# SOURCE EXCERPT:
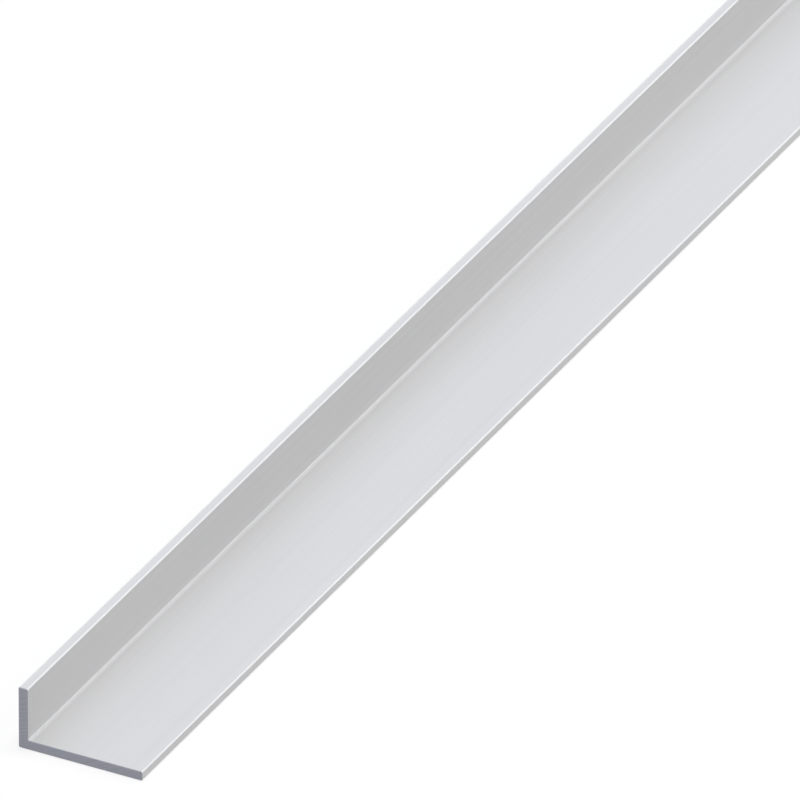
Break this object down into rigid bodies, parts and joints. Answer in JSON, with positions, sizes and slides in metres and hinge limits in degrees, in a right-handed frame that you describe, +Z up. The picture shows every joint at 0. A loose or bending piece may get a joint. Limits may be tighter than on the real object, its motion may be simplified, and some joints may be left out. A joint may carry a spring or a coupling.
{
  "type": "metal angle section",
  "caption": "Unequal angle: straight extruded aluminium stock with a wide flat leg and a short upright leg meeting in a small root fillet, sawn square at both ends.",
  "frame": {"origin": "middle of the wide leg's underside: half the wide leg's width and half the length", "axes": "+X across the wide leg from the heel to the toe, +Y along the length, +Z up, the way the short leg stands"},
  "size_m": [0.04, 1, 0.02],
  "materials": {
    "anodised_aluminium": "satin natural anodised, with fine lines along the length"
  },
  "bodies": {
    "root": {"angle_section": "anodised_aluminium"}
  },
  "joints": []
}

# EXERCISE DIRECTIONS:
Everything in the listing above should be restated exactly.

# SOLUTION TO THIS TASK:
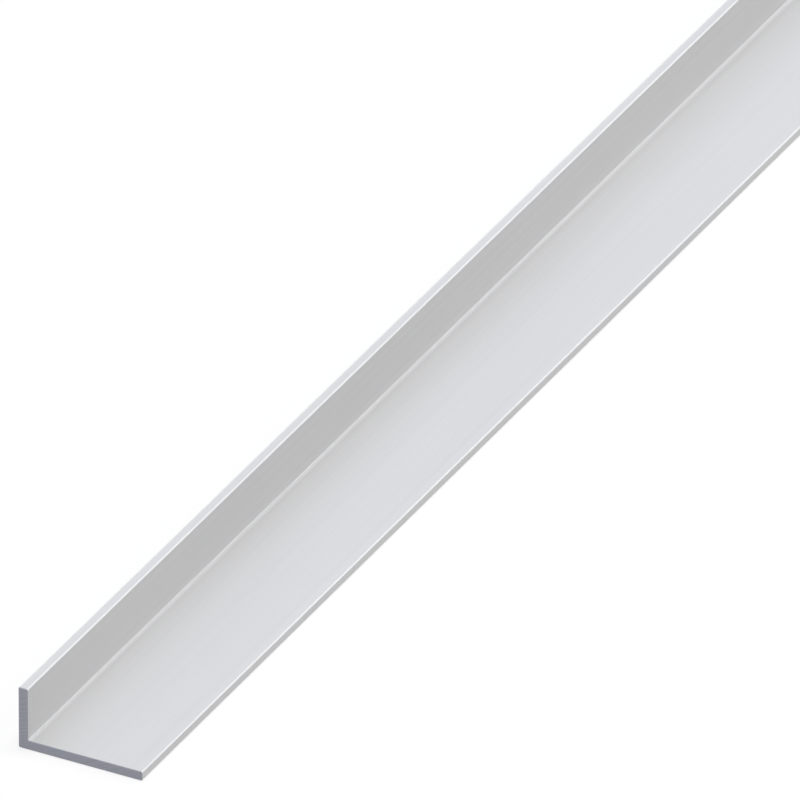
Break this object down into rigid bodies, parts and joints. Answer in JSON, with positions, sizes and slides in metres and hinge limits in degrees, in a right-handed frame that you describe, +Z up. The picture shows every joint at 0. A loose or bending piece may get a joint. Limits may be tighter than on the real object, its motion may be simplified, and some joints may be left out. A joint may carry a spring or a coupling.
{
  "type": "metal angle section",
  "caption": "Unequal angle: straight extruded aluminium stock with a wide flat leg and a short upright leg meeting in a small root fillet, sawn square at both ends.",
  "frame": {"origin": "middle of the wide leg's underside: half the wide leg's width and half the length", "axes": "+X across the wide leg from the heel to the toe, +Y along the length, +Z up, the way the short leg stands"},
  "size_m": [0.04, 1, 0.02],
  "materials": {
    "anodised_aluminium": "satin natural anodised, with fine lines along the length"
  },
  "bodies": {
    "root": {"angle_section": "anodised_aluminium"}
  },
  "joints": []
}